What needs to be done:
Starting at the line that has "box = shape.bounding_box()" and stopping after the line that has "if empty is", reproduce the listing below exactly; omit everything else.

─── Data supplied ───

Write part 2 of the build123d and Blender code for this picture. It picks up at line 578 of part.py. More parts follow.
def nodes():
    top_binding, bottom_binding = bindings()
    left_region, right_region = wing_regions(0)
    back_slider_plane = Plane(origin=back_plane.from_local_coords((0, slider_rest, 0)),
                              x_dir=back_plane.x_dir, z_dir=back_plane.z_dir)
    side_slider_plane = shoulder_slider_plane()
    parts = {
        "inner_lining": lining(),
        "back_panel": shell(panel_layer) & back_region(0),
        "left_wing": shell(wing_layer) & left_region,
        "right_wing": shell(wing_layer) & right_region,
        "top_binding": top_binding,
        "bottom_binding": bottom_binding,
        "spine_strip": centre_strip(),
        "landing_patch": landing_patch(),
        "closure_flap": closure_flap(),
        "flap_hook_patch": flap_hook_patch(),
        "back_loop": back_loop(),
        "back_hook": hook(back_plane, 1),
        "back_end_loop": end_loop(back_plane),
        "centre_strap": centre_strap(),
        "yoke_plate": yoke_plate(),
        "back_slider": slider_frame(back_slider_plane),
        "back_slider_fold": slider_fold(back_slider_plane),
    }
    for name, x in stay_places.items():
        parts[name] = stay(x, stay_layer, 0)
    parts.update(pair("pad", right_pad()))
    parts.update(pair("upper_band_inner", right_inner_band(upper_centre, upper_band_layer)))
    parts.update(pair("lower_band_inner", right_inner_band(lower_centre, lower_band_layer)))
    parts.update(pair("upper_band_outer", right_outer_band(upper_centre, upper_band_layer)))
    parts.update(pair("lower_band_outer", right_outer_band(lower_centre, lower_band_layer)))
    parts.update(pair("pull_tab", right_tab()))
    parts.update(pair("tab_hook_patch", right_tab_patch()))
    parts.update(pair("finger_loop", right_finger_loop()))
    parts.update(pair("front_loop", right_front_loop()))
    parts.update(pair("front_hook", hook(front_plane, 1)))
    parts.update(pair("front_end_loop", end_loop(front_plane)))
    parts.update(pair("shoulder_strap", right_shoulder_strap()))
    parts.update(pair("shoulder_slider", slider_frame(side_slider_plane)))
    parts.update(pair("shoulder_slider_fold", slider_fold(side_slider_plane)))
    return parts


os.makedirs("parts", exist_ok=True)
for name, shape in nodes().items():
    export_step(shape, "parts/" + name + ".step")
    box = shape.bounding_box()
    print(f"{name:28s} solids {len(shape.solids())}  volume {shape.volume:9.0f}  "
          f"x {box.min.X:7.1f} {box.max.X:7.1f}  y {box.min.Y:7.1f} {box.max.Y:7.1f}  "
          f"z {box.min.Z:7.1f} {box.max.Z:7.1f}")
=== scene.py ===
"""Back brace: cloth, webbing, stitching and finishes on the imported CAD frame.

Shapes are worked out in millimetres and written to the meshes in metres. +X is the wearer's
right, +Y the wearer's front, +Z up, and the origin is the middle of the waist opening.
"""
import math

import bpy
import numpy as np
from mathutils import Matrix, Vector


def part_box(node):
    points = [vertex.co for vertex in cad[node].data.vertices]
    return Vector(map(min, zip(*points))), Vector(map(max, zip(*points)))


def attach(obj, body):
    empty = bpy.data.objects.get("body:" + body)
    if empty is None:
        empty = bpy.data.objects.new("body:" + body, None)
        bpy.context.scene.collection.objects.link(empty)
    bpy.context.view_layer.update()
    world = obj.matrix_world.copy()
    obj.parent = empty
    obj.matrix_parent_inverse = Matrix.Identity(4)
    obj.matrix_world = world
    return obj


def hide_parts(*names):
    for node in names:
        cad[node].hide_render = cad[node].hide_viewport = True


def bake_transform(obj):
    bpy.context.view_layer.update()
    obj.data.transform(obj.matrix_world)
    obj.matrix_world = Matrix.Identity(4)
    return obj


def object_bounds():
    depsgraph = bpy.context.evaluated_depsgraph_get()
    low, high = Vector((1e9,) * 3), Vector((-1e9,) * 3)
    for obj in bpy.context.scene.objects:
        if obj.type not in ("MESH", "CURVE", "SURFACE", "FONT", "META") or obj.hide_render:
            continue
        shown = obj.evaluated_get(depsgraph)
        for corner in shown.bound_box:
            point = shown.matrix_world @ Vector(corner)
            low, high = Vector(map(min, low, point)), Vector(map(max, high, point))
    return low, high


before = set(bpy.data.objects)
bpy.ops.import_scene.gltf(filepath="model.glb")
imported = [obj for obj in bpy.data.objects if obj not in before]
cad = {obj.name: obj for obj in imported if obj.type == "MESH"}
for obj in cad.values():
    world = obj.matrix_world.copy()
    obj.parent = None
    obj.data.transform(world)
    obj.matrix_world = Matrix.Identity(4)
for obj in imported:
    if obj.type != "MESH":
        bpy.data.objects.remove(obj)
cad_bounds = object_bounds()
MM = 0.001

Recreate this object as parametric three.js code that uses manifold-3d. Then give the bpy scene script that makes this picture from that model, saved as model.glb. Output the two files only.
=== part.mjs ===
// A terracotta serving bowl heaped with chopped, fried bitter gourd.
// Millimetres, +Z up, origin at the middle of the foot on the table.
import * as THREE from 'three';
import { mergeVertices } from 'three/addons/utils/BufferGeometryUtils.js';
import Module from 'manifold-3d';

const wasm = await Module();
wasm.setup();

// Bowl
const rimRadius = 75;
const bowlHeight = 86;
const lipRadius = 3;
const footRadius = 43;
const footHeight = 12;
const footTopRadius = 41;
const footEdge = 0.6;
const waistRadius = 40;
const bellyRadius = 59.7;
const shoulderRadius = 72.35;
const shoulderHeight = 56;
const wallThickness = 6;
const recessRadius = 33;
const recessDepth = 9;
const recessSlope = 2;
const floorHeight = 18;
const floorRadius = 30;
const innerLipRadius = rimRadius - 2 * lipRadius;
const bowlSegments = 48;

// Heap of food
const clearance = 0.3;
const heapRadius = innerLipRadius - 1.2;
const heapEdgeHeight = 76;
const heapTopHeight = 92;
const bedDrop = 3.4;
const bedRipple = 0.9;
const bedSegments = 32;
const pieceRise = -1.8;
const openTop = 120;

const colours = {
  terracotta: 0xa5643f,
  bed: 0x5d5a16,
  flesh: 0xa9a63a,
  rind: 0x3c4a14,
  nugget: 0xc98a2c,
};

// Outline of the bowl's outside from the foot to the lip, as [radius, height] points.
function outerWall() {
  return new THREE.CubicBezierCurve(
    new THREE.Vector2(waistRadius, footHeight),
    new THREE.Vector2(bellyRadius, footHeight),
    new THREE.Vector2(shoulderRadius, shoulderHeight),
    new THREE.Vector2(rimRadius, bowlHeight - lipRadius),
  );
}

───

The response:
    box = shape.bounding_box()
    print(f"{name:28s} solids {len(shape.solids())}  volume {shape.volume:9.0f}  "
          f"x {box.min.X:7.1f} {box.max.X:7.1f}  y {box.min.Y:7.1f} {box.max.Y:7.1f}  "
          f"z {box.min.Z:7.1f} {box.max.Z:7.1f}")
=== scene.py ===
"""Back brace: cloth, webbing, stitching and finishes on the imported CAD frame.

Shapes are worked out in millimetres and written to the meshes in metres. +X is the wearer's
right, +Y the wearer's front, +Z up, and the origin is the middle of the waist opening.
"""
import math

import bpy
import numpy as np
from mathutils import Matrix, Vector


def part_box(node):
    points = [vertex.co for vertex in cad[node].data.vertices]
    return Vector(map(min, zip(*points))), Vector(map(max, zip(*points)))


def attach(obj, body):
    empty = bpy.data.objects.get("body:" + body)
    if empty is None:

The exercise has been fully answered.